In a related story, Peter Todd and his wife got more than they bargained for when they paid $10 for woodworking tools at a recent auction in Melbourne Australia, only to discover an an Italian Breda grenade at the bottom of the toolbox. The grenade was most likely brought back to Australia as a souvenir by a returning soldier. The couple stated that they had accidentally dropped the box in their driveway because it was so heavy. Fortunately, the grenade was not live and was delivered safely to the Army’s Bomb Response Group.

—Chris Kelly

Holocaust Denier Convicted in Germany

Notorious Nazi propagandist Ernst Zundel has been sentenced by a court in Mannheim, Germany, to five years in prison. Zundel contributed to a Web site devoted to Holocaust denial—a crime in Germany—and founded the now-defunct Samisdat Publishers, which published such titles as The Hitler We Loved, Did Six Million Really Die? and The Hoax of the Twentieth Century.

Zundel emigrated to Canada from West Germany in 1958, in order to avoid being drafted. In 1980 a West German Ministry of Finance official told legislators that more than 200 right wing and neoNazi publications were intercepted entering the country, most originating from Samisdat. Canadian officials temporarily suspended Zundel’s mailing privileges and charged him with publishing news “that he knows is false and that is likely to cause mischief to the public interest in social and racial tolerance, contrary to the Criminal Code.” He was sentenced in 1988 to 15 months’ imprisonment, but his conviction was ultimately deemed a violation of free speech rights by the Supreme Court of Canada.

Zundel campaigned in Canada to ban the movie Schindler’s List on the grounds that “it generates hatred against Germans.” In 2005, a Canadian judge ruled that he was a security risk and ordered him deported to Germany. He was arrested at the Frankfurt airport and ultimately convicted of inciting racial hatred.

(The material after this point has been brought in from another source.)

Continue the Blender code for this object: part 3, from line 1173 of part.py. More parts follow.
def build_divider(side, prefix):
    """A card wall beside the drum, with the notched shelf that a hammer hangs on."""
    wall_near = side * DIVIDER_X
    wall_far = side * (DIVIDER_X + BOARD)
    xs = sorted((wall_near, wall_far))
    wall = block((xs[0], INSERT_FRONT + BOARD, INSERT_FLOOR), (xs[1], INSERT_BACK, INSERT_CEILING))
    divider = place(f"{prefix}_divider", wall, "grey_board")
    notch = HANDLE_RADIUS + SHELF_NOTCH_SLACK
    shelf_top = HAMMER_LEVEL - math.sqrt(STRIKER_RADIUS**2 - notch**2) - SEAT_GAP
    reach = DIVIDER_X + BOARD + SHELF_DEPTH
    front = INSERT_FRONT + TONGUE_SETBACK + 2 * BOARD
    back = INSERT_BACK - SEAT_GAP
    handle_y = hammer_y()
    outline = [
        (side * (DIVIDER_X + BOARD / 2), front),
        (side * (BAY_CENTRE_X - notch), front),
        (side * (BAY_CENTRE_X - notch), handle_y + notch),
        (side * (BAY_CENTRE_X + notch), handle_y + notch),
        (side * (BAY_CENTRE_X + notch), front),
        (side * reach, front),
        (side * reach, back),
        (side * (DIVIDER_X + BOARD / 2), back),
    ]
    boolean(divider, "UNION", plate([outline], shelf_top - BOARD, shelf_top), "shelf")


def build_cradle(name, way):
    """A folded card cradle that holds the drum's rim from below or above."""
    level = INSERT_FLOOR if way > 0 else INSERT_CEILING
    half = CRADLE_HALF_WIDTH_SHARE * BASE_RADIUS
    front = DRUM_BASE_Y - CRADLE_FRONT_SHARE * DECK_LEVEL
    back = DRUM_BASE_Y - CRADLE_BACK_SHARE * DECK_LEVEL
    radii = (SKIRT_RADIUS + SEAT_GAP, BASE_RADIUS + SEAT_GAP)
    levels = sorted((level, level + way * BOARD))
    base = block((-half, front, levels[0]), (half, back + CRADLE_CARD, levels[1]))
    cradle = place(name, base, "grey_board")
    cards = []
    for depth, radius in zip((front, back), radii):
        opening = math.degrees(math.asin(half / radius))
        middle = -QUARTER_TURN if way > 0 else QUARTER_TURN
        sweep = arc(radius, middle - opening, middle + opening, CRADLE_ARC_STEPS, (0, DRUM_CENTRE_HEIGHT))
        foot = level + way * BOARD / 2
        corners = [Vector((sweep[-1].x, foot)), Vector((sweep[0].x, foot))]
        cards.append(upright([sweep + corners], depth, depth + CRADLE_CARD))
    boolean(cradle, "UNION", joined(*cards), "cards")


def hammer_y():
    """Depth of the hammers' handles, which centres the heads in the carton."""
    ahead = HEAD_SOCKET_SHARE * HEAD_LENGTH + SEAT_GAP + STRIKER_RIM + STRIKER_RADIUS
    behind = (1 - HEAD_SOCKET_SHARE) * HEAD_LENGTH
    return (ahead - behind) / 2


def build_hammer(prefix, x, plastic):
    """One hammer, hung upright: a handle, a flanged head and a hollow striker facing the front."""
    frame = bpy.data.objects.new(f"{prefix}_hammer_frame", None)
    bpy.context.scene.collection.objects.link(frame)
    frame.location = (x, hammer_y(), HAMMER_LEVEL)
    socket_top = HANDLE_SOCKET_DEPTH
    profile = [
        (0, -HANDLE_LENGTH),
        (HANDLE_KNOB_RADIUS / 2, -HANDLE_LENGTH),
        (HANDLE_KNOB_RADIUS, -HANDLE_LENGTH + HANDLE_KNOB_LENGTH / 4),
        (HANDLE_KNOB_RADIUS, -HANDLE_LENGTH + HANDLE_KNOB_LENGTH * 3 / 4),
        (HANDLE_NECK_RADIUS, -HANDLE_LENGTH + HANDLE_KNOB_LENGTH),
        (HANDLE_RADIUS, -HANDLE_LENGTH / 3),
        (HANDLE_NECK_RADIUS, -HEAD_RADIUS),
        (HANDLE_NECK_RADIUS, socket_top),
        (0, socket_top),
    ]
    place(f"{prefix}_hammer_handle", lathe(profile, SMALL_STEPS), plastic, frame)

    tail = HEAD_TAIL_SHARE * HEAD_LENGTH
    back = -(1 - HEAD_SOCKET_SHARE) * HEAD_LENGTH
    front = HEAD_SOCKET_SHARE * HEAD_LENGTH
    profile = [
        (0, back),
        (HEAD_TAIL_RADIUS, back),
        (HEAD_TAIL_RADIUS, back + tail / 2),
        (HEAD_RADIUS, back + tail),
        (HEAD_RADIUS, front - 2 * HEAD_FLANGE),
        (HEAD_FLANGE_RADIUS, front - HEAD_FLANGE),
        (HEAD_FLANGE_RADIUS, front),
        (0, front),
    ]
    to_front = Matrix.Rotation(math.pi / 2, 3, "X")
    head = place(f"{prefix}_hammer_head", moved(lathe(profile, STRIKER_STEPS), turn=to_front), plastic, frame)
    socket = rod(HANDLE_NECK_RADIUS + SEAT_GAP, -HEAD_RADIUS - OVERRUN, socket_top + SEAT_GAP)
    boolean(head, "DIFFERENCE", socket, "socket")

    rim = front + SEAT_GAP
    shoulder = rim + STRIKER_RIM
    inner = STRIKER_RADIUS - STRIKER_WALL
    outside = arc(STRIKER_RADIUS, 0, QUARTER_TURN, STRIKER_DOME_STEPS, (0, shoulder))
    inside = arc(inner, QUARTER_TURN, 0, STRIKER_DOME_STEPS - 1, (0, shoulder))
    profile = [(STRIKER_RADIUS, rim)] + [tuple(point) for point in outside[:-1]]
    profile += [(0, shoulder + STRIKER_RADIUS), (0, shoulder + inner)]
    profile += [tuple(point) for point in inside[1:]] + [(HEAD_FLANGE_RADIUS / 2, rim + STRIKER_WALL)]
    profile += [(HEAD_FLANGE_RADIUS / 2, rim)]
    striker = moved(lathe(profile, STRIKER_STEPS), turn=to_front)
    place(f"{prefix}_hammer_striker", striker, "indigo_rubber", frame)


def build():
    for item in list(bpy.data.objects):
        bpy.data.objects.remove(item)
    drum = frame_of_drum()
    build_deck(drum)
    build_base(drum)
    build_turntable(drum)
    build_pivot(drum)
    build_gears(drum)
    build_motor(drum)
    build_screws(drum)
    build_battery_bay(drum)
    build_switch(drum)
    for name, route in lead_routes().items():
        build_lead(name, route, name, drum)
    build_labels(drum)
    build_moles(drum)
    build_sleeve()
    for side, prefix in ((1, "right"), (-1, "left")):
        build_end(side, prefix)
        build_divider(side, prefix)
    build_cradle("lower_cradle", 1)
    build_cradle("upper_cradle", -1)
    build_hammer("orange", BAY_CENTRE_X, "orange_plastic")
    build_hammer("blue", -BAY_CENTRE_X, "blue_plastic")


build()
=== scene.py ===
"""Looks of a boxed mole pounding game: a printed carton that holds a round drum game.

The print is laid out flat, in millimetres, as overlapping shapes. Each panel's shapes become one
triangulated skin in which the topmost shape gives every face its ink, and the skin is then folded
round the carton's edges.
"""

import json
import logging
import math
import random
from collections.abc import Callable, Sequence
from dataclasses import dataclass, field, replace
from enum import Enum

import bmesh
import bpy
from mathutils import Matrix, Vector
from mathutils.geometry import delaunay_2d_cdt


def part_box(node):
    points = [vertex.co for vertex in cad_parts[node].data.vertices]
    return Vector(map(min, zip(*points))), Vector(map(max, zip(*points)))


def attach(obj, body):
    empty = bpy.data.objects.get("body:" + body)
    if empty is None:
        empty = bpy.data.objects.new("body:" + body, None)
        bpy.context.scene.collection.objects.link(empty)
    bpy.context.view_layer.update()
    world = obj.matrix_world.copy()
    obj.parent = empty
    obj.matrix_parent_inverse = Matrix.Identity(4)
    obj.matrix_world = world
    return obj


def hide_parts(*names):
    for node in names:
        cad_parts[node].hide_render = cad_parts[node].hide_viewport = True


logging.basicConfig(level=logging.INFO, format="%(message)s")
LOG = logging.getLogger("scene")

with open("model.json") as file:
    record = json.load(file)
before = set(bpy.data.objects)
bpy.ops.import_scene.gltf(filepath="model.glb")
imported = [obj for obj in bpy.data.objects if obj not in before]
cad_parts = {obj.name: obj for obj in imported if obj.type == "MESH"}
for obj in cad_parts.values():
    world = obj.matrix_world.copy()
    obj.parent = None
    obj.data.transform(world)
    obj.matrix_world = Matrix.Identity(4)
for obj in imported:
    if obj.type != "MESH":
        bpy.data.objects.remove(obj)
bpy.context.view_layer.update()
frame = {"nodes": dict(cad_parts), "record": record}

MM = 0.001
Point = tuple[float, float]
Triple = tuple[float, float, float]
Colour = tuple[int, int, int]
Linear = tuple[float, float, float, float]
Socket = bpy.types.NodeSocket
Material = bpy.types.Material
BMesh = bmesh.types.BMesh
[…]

Zundel’s lawyers said they will appeal.

—David Lesjak

Long Lost U.S. Submarine Found

Russian divers recently located the wreckage of a storied U.S. submarine in the La Perouse Strait, between Hokkaido, Japan, and Sakhalin, Russia. Wahoo mysteriously disappeared on September 13, 1943, en route to a mission in the Sea of Japan, and was thought to have been the victim of either a faulty torpedo or an enemy mine. New evidence supplied by the Japanese Maritime Self-Defense Force now indicates that the Gato-class submarine fell victim to a multihour air and sea attack.

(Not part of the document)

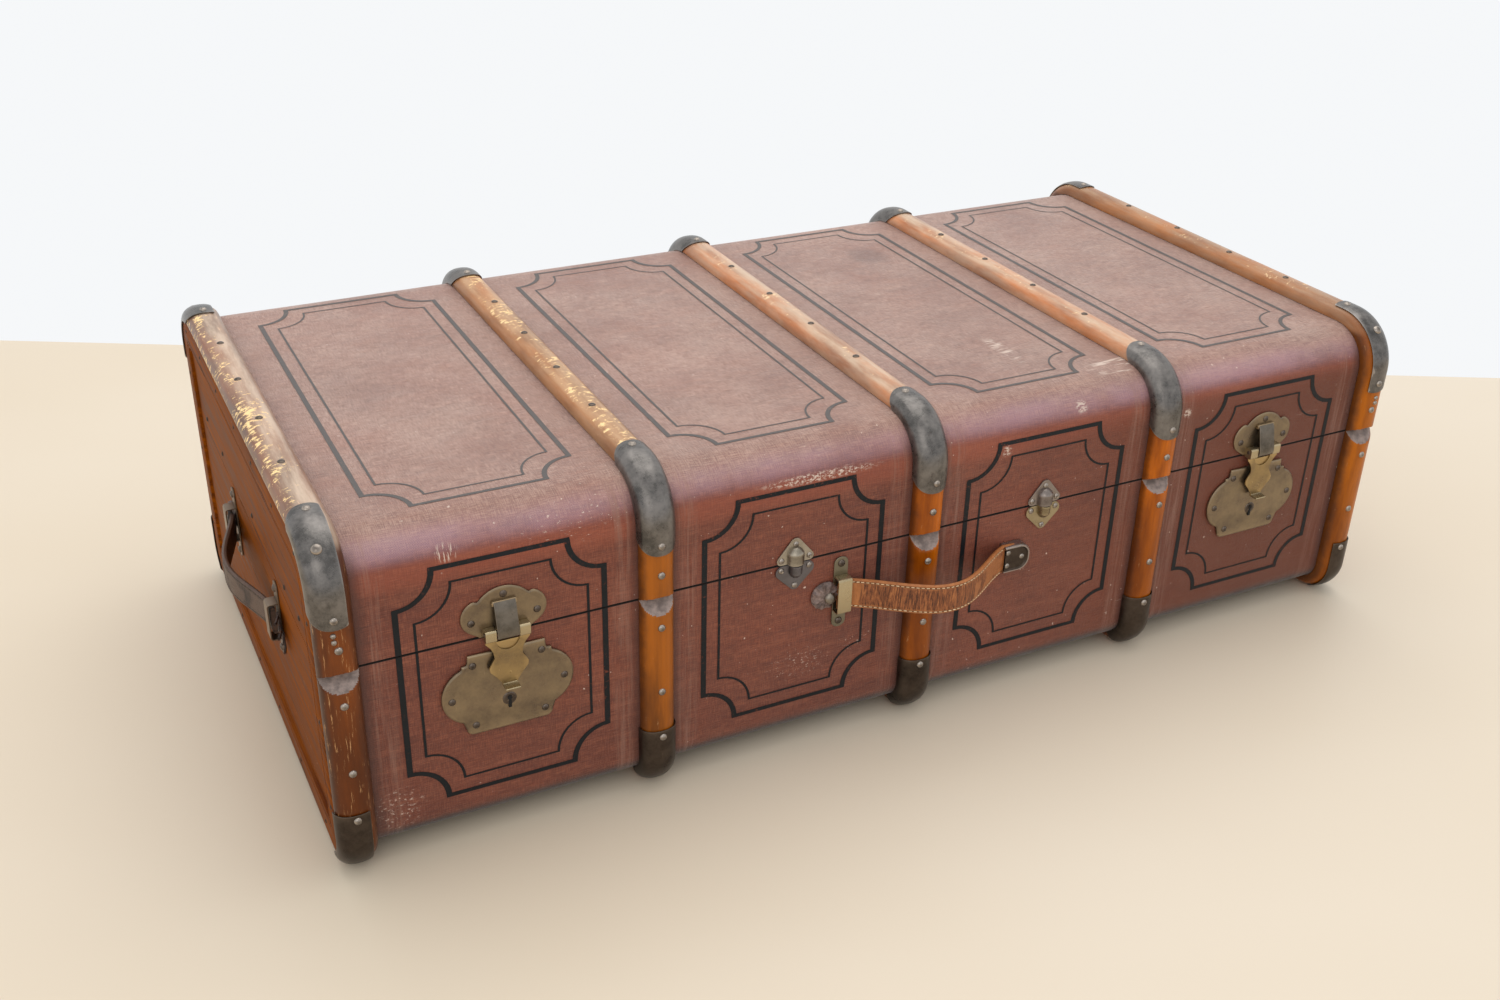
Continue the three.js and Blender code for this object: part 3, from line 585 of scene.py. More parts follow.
# ---- the wrap round the case ----
class Wrap:
    """The canvas surface as a path from the front seam over (or under) the case to the rear seam."""

    def __init__(self, direction, radius, level):
        self.direction, self.radius, self.level = direction, radius, level
        self.drop = abs(level - SEAM) - radius
        self.quarter = radius * math.pi / 2
        self.flat = 2 * (HALF_DEPTH - radius)
        self.length = 2 * (self.drop + self.quarter) + self.flat

    def at(self, s):
        """Point and outward direction in depth and height at a length from the front seam."""
        if s > self.length / 2:
            point, out = self.at(self.length - s)
            return Vector((0, -point.y, point.z)), Vector((0, -out.y, out.z))
        side = HALF_DEPTH - self.radius
        turned = self.level - self.direction * self.radius
        if s <= self.drop:
            return Vector((0, -HALF_DEPTH, SEAM + self.direction * s)), Vector((0, -1, 0))
        if s <= self.drop + self.quarter:
            turn = (s - self.drop) / self.radius
            out = Vector((0, -math.cos(turn), self.direction * math.sin(turn)))
            return Vector((0, -side, turned)) + out * self.radius, out
        along = s - self.drop - self.quarter
        return Vector((0, along - side, self.level)), Vector((0, 0, self.direction))

    def above(self, x, s, up):
        """The point at x and a length from the front seam, lifted off the surface."""
        point, out = self.at(s)
        return Vector((x, 0, 0)) + point + out * up

    def seen_from(self, s, rear):
        """The same length measured from the rear seam, for work that repeats there."""
        return self.length - s if rear else s

    def stations(self, start, end, step, fine=()):
        """Lengths from start to end: dense where asked, closer in the turns."""
        first, last = self.drop, self.length - self.drop
        bends = [first, first + self.quarter, last - self.quarter, last]
        marks = sorted({start, end, *(m for m in (*fine, *bends) if start < m < end)})
        out = []
        for a, b in zip(marks, marks[1:]):
            middle = (a + b) / 2
            bent = bends[0] < middle < bends[1] or bends[2] < middle < bends[3]
            count = max(1, math.ceil((b - a) / (step * 0.6 if bent else step)))
            out += [a + (b - a) * i / count for i in range(count)]
        return out + [marks[-1]]


LID = Wrap(1, TOP_RADIUS, CANVAS_TOP)
BODY = Wrap(-1, BOTTOM_RADIUS, CANVAS_BOTTOM)


def ripple(x, s, seed):
    """Small unevenness of cloth glued to board, always inwards, in metres."""
    wide = noise.noise(Vector((x * 9, s * 9, seed)))
    small = noise.noise(Vector((x * 34, s * 34, seed + 9)))
    return -0.22 * MM * (1 + 0.7 * wide + 0.3 * small)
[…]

Wahoo was credited with sinking 20 ships. By mid 1943, the sub established a record not only in damage inflicted on the enemy for three successive patrols, but also for accomplishing this feat in the shortest time on patrol: a total of 60,038 tons sunk and 24,900 damaged in only 25 patrol days. The sub’s skipper, Commander Dudley W. “Mush” Morton, was posthumously awarded the Navy Cross, his fourth, for his last mission. An at-sea wreathlaying service to honor Morton and his crew of 79 sailors will take place over Wahoo’s final resting place in the fall of 2007.

—David Lesjak

Nazi Genocide Files Made Public

Long-secret documents concerning the Nazi death marches near the end of World War II and the desperate conditions at the Dachau concentration camp have been made available for the first time to Holocaust researchers. Log books, transport lists and death registers housed in Bad Arolsen, Germany, were sheltered from public scrutiny for six decades, except for use by the International Committee of the Red Cross to trace missing people after the war and to validate victims’ compensation claims. The archive contains approximately 17.5 million names of people put into either forced labor or concentration camps or killed, as well as first-hand accounts of Nazi activities. In one handwritten note, SS leader Heinrich Himmler insists that “no prisoner must be allowed to fall into the hands of the enemy alive.” The exact number of people killed during the Nazi death marches is unknown, but is estimated to be close to 250,000.

—Chris Kelly

German Gun Battery at Normandy Opens

The Maisy gun battery, a vast German defensive complex overlooking the Normandy beaches, opened to visitors this spring. Abandoned after the Allied victory and eventually overtaken by thick brush growth, the complex includes gun emplacements, living quarters and storage areas linked by 1500 meters of tunnels. British history buff Gary Sterne uncovered the long forgotten battery and now owns the site. He theorizes that the big guns installed at nearby Pointe du Hoc were a German war ruse aimed at drawing attention away from Maisy, which continued pounding Omaha Beach for three days after D-Day (See “Does Pointe du Hoc Still Matter?” World War II, October 2006). Sterne invited several Rangers who participated in the battle to capture Maisy to the opening ceremony of the memorial site.

—David Lesjak

Tuskegee Airmen Feted by Congress

President George W. Bush presents the Congressional Gold Medal to surviving veterans of the Tuskegee Airmen on March 29, 2007, during a ceremony in the U.S. Capitol Rotunda. Accepting the award on behalf of the group was Dr. Roscoe Brown Jr. and five other members of the Airmen. President Bush professed “a strong interest in World War II airmen. I was raised by one.” The 332nd Fighter Group, the Tuskegee Airmen, were the first African Americans to earn their Army Air Forces pilot’s wings. Collectively, they flew more than 15,000 sorties during World War II and destroyed more than 400 enemy aircraft. About 300 Airmen attended the ceremony, with their wives and relatives. The Gold Medal is the highest civilian award bestowed by Congress.